Action-research project for the introduction of humanisation practices through artistic languages within municipal healthcare spaces, placing the needs of both practitioners and users at the centre.
Date: 09 DECEMBER 2024 from 15:00 to 18:00
Event location: Archiginnasio Piazza Galvani 1, Bologna
Towards a city-level coordination framework for integrating artistic languages into care environments—between humanisation and cultural welfare. On Monday 9 December, at the Archiginnasio Library, the Bologna Local Health Authority (Azienda USL), the University of Bologna, and the Municipal Department of Libraries and Cultural Welfare, together with several local guests, will present the outcomes of UmanizzArte.

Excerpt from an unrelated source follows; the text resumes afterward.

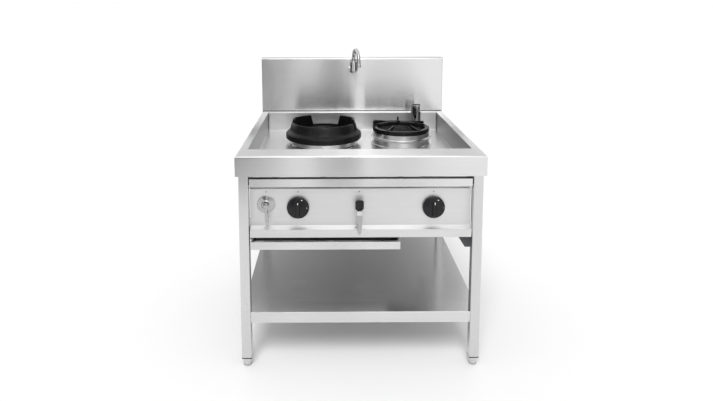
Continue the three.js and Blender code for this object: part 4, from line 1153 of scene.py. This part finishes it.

The project was designed and promoted by the Centro Antartide in Bologna, with the support of the Carisbo Foundation, with the aim of testing a methodology for the humanisation of care through the arts, reading, and culture across three healthcare settings of the Bologna Local Health Authority.
Students from the city’s art institute contributed works intended for the Community Paediatrics facilities in Borgo Panigale. Photographers brought visual beauty into the semi-intensive care unit of the Ospedale Maggiore, transforming the privacy screens between beds into actual “windows.” Artists also introduced new concepts and forms to redesign the ceiling of the corridor leading to the operating theatres at the San Giovanni in Persiceto Hospital—an area typically travelled by patients on stretchers in states of anxiety and apprehension.
These interventions constitute the experimental core of UmanizzARTE, the action-research project promoted by Centro Antartide and funded by the Carisbo Foundation. The initiative involved the Bologna Local Health Authority, the Municipality of Bologna, and the Alma Mater Studiorum – University of Bologna, in collaboration with Paciu Maison. It focused on three different healthcare environments and their respective communities, with a single overarching objective: to test and define a methodology for introducing humanisation practices through artistic languages within the city’s healthcare spaces, foregrounding the needs of both healthcare professionals and users.